| What is needed |
Only the number is wanted: how many lines hold the word "this"?
········
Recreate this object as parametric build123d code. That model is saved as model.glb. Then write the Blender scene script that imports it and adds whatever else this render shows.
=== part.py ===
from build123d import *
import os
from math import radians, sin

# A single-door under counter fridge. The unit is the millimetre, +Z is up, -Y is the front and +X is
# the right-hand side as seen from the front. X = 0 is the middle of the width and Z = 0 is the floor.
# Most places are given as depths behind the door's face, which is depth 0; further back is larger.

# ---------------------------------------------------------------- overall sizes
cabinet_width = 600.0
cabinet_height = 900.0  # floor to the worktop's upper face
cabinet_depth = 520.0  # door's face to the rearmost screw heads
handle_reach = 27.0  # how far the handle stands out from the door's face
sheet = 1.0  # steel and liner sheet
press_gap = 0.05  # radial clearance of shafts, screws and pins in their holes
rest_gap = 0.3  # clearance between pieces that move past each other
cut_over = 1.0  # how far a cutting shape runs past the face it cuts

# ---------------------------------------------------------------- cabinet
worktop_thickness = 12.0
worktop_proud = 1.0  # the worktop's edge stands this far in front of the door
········
| Solution |
2